Thanks again to Alessi for the opportunity to do this collaboration. I hope some of the pieces and the recipes have inspired your summer style!
- 10 ounces (284 g) bittersweet (64-70%) chocolate, finely chopped
- 3/4 tablespoon (10 g) light corn syrup or glucose syrup
- 1 teaspoon (4.5 g) powdered gelatin
- 3/4 cup (200 g) whole milk
- 1 2/3 cups (407 g) heavy whipping cream
Orange Blossom Cream
- 1 cup (230 g) heavy whipping cream
- 4 tablespoon (56 g) confectioners' sugar
- 2 teaspoons (10 g) orange blossom water
- A few chocolate wafer cookies, store bought or you can make these
- 2 teaspoons cocoa nibs
- For the namelaka:
- Melt chocolate in a double boiler or in a metal bowl placed over a pan of simmering water. Remove from heat.
- Add corn syrup to melted chocolate and stir to combine.
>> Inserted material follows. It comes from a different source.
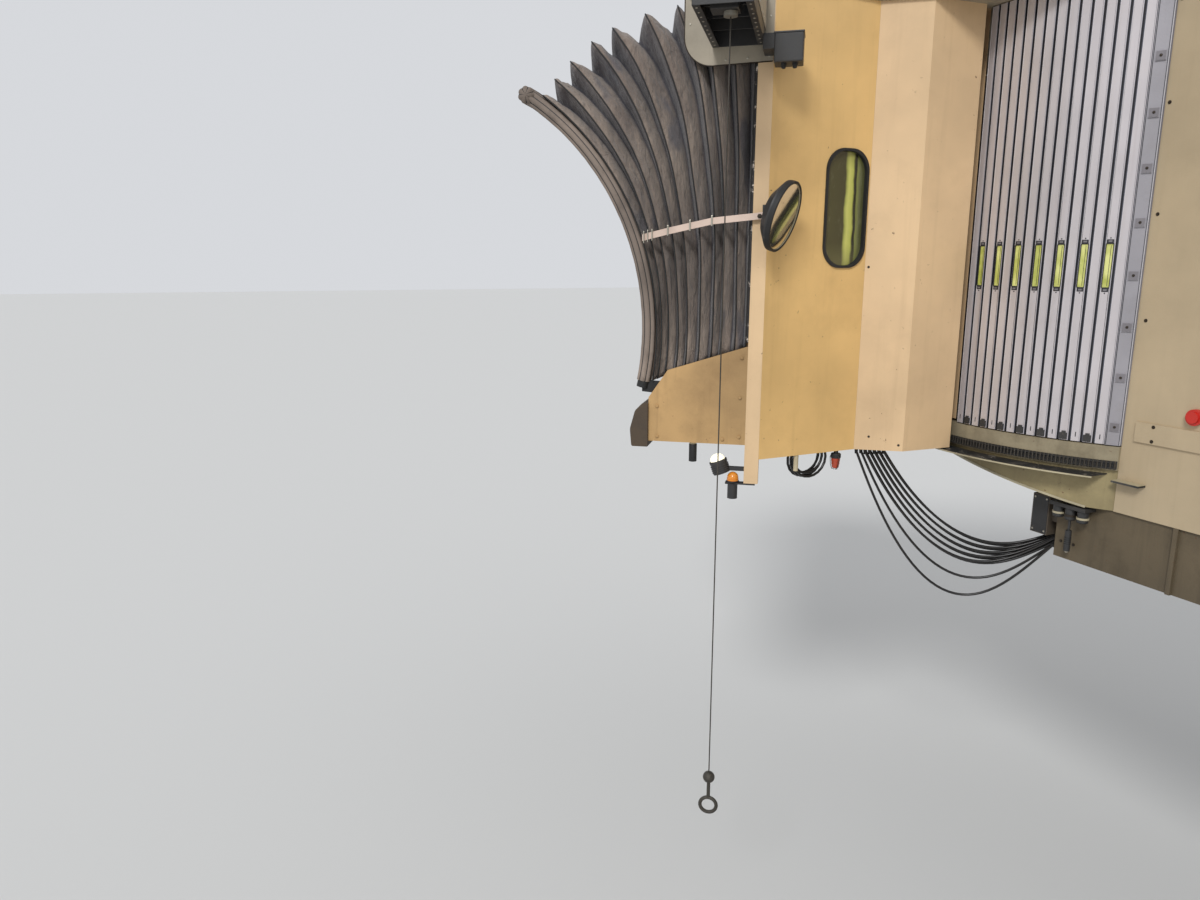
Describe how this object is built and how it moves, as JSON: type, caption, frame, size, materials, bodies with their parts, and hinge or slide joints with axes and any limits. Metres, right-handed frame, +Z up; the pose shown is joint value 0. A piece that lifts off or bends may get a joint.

- Bloom gelatin in about 27 g of cold water in a small cup.
- Heat milk in a saucepan just to boiling. Add in the gelatin and swirl pan until it is fully melted and incorporated.
- Pour the milk over the melted chocolate in two additions, stirring slowly with a rubber spatula to combine and emulsify each time. It's important to combine the two mixtures slowly and make sure they are fully incorporated or the texture won't be right. The mixture should be very shiny and thick.
- Add in the whipping cream in two additions, stirring slowly with a rubber spatula to fully combine. You can use an stick immersion blender to further ensure full blending.
- Pour mixture into a shallow pan (a 9 in x 13 in pan works well) and refrigerate for at least 2 hours or overnight to let set.
Orange Blossom Cream
- Place cream into clean bowl of a stand mixer. Whisk until soft peaks just start to form.
- Add in confectioners' sugar and orange blossom water and whisk just until combined - do not over whip.
- To assemble the dessert, fill dessert glasses partway with the namelaka. The easiest way to do this without making a mess is to fill a piping bag and pipe in the namelaka into the glasses. Top with the whipped cream.
- Crumble the chocolate cookies and sprinkle on top, along with some cocoa nibs. Serve immediately.